Q & A with Paul Fagley, President of the Friends of the Embassy Theatre

View of the Embassy Theatre from the balcony

I recently spoke with Paul Fagley, the president of the Friends of the Embassy Theatre, which is a non-profit organization dedicated to reviving the theater.

Who are the Friends of The Embassy Theatre?

The Friends of the Embassy Theatre, Inc. is a 501c3 non-profit group dedicated to restoring and operating the historic Embassy Theatre.

Our mission statement is: 

The mission of the Friends of the Embassy Theatre, Inc. is twofold: first, to renovate and restore to its original beauty the historic Embassy Theatre in Lewistown, Mifflin County, Pennsylvania; and second, to provide community based arts programming at various venues in the downtown and (in the future) within the theatre as well. Once completed, the Friends will operate the theatre as a combined movie theatre and community/cultural arts center for the region. In addition to programs sponsored by the Friends, the complex will be available to individuals, groups, organizations, businesses and industry on a rental basis.    

The interior of the restored ticket booth

What initially drew them to purchase and restore the Embassy?

In 1991, the Embassy was to go on the auction block, and there was a real possibility the building would be gutted for another use, or torn down. Several local citizens organized and raised enough funds to be able to purchase the theatre at the auction. There was a large crowd of locals who came there, and it was obvious they didn’t want to say goodbye. It has been 20 years since the auction, and the slow process has made it challenging to bringing the theatre back. 

This closet was used as a snack booth while the theater was open.

The Embassy has a lot of history behind it; what is your favorite story about the theater?

There were two other theaters in town during the Embassy’s period of historic significance 1927 – 1946. One of the Rialto, which exhibited Paramount, MGM, and Universal (after 1942) films. The other was the Pastime, which was fondly remembered by many as a place of their childhood. The Pastime exhibited mostly westerns and second runs at the time. The kids loved the westerns. It is said, that the only adults in the Pastime on a Saturday afternoon was the theater staff. Hapless parents wondered the aisles looking for their kids who fell asleep inside and missed dinner. The pastime and Rialto were handsome theaters, but not as ornate and luxurious as the Embassy. Many people described it this way. “When you were a kid, you spent your Saturdays at the Pastime. As a teen, you went with your friends to the Rialto, but if a young man wanted to impress his girl, he took her to the Embassy and paid the extra 20 cents to sit on the balcony.”

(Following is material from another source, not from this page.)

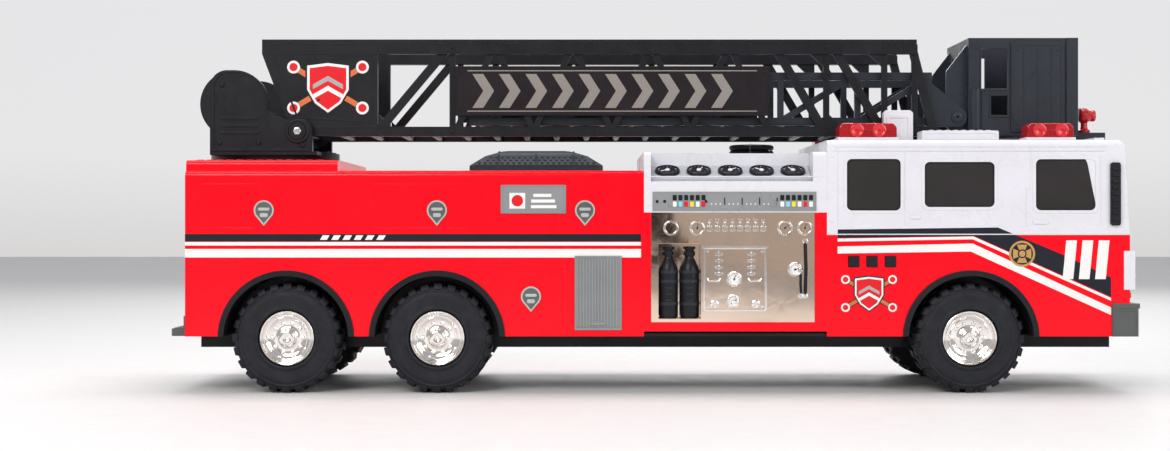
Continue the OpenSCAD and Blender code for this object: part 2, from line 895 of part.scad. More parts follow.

The ceiling of the auditorium

What are some of the ways the Friends of the Embassy are raising money for the restoration?

Most of the fundraising currently undertaken is to maintain the overhead expenses. This includes a week long carnival. In order to do the work on the building, significant funds will need to be raised. So far, this has been funded mostly through grants. It is hoped that as work begins in the interior, larger donors will come forward in a capital campaign. 

All of the seats have been removed in preparation for the restoration of the theater

How much work is left to complete?

Basically, all the planning and studies are completed. We are set to begin work to complete rehabilitation work on the exterior, including side and rear walls, a new roof, installation of new fire doors, and new base granite on the front. 

For more information check out the Friends of the Embassy website at http://www.embassytheatre.org/

Some of the theaters original decorations are in crates waiting to be restored.

A view of the theater from the right side of the balcony.


2 thoughts on “Q & A with Paul Fagley, President of the Friends of the Embassy Theatre

  1. I was a frequent attendee at the Embassy in ’68-69 while living there in Lewistown (at the Lewistown Hotel, of all places), I was a close friend of a local son of Lewistown by the name of Dan Bernstein, now deceased. Dan and I used to work on (when we weren’t fooling around) with the Wurlitzer organ, which in ’68 was full functional. Harold Cohen used to bitch about us running the blower so much as to run up the electric bill, but we did give a measure of support by way of maintaining the old Wurlitzer and by restoring all the lobby plaster carvings to original gilded gold. I even had a key to the door(from Dan) although I doubt Harold ever knew…..I no longer live there since ’69, but do know one fellow in town who belongs to our Harley-Davidson club in Brandon, FL, but lives in L-town.* It’s too bad the old lady got in such bad repair, but it seems to be the fate of most old theatres of the era. (sigh). I wasn’t aware of the flood til I read a Wikipedia account of it. I guess it was all for the better, since I left in 69 three years later the flood wiped out the Viscose plant, where I had just passed on taking a job in the spinning room to go to the Woodstock festival. Guess that wouldn’t have lasted too long…….

    Happy to leave this little tidbit from the past Re: the Embassy, since I i hadn’t stumbled on it while reading an article on Mifflin Co. I never would have found this site…

    Good luck with the restoration, and I hope the denizens of Lewistown appreciate all your hard work.